The composer’s first LP
went unnoticed for 50 years.

Daniella Thompson

22 July 2003

The cover design wasn’t at fault

In this virtual age, when so little is hidden and so much revealed with a mere click of the mouse, the sudden appearance of an unknown album by a major artist is hardly an everyday occurrence. Such an unlikely event took place on 1 July 2003, when I received an appeal for help from Omar Jubran. As all fans of classic samba know, Jubran is the paulista researcher who worked for ten years tracking down and remastering all the original recordings of Noel Rosa’s songs. After several frustrating years spent searching for a record label, the 14-CD collection Noel Pela Primeira Vez eventually saw the light of day via Funarte and Velas.
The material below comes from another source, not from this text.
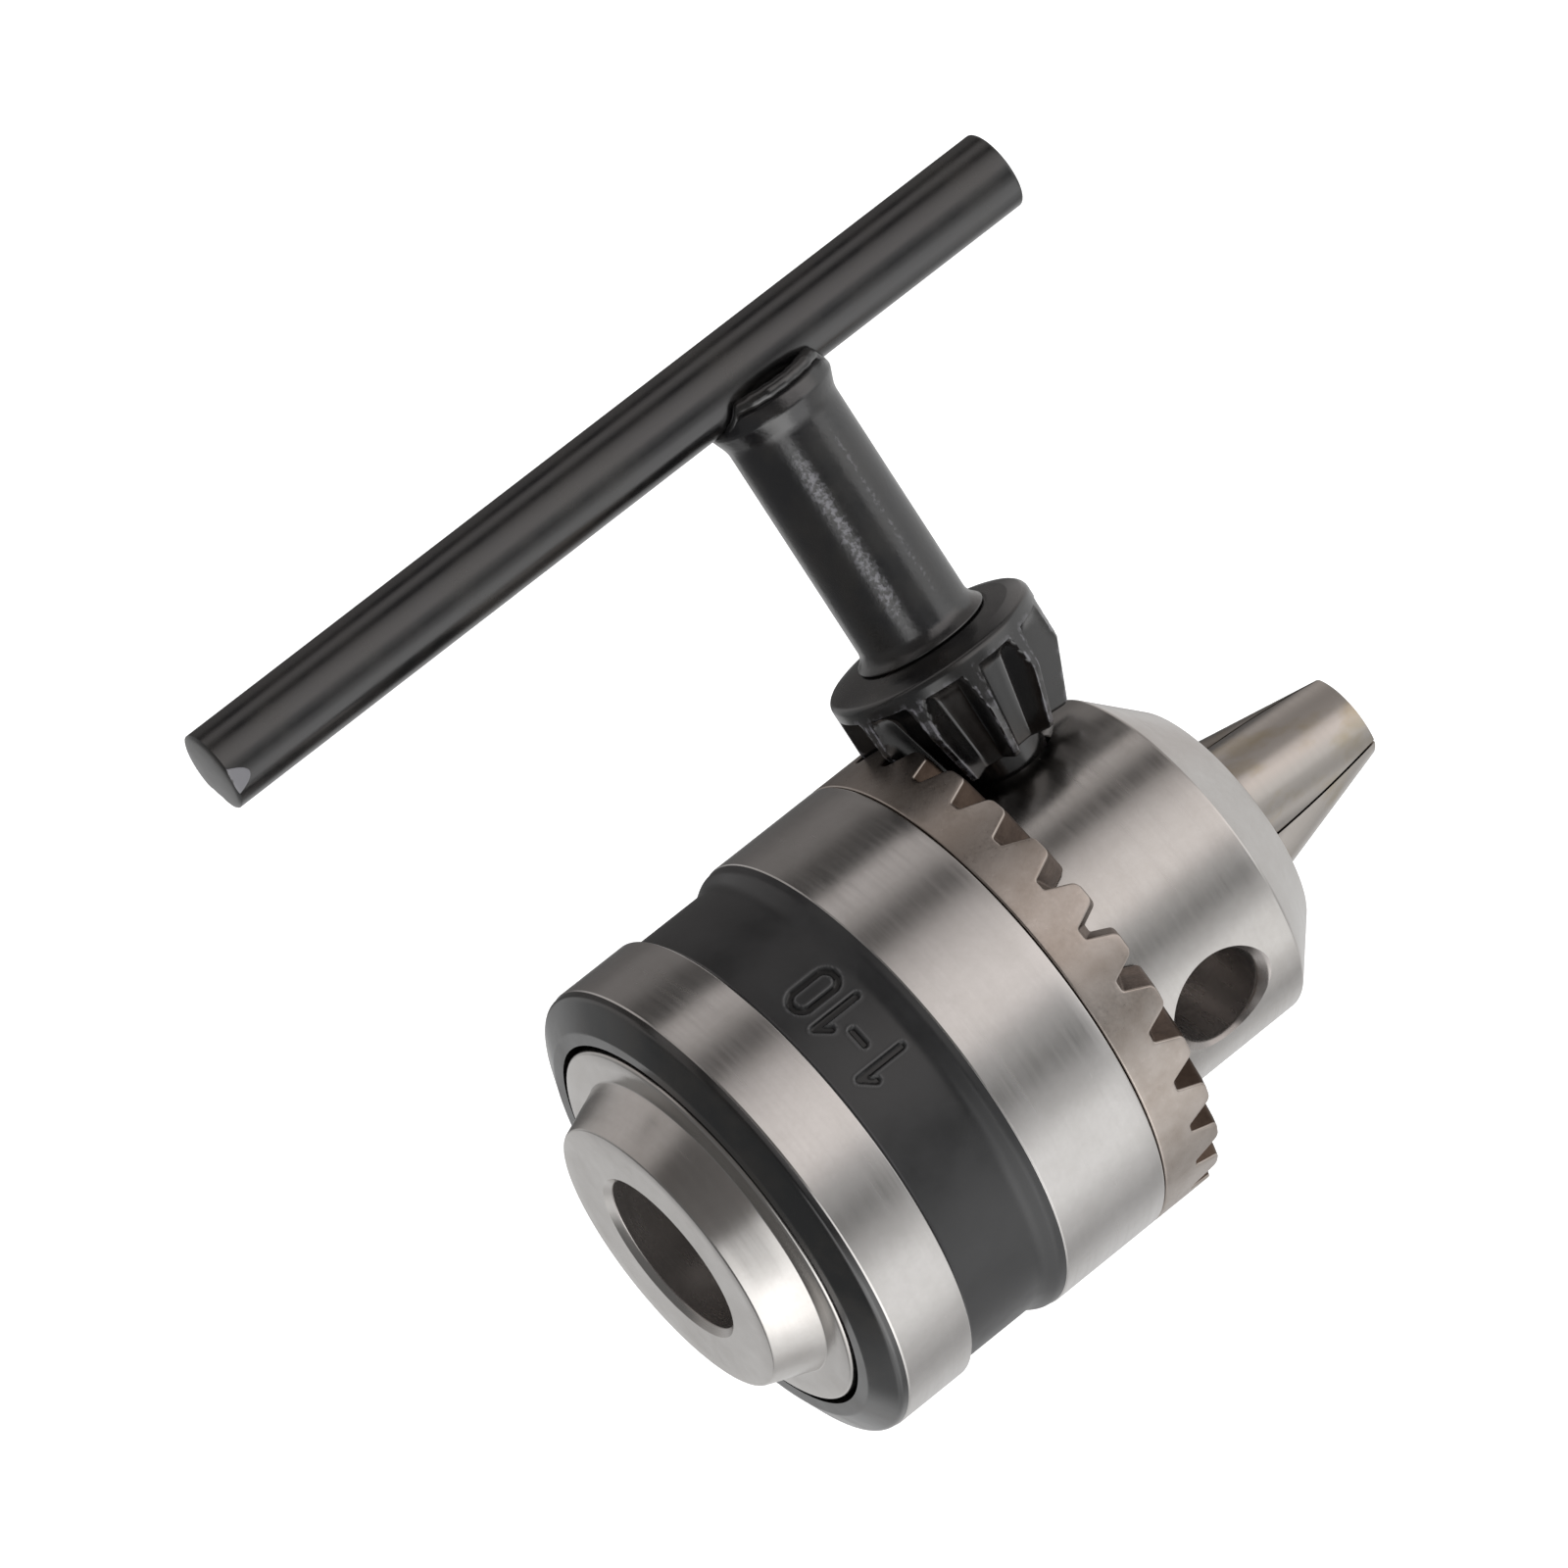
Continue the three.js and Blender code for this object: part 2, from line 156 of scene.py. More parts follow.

Several years before completing the Noel project, Jubran began on an even more daunting task—assembling all the original recordings of Ary Barroso’s tunes. Finding Ary’s recordings was harder than the Noel search, for a complete discography of Ary’s compositions has never been compiled. Moreover, Ary’s career was four times as long as Noel’s, and he was a highly prolific as well as a uniquely successful composer both at home and abroad. Jubran has been working on the Ary project for about ten years now, and his quest for the original recordings is almost complete. However, securing a release for the projected 20-CD collection isn’t so simple, as corporate or institutional sponsorship has yet to be found, notwithstanding Ary Barroso’s centennial, which occurs this year.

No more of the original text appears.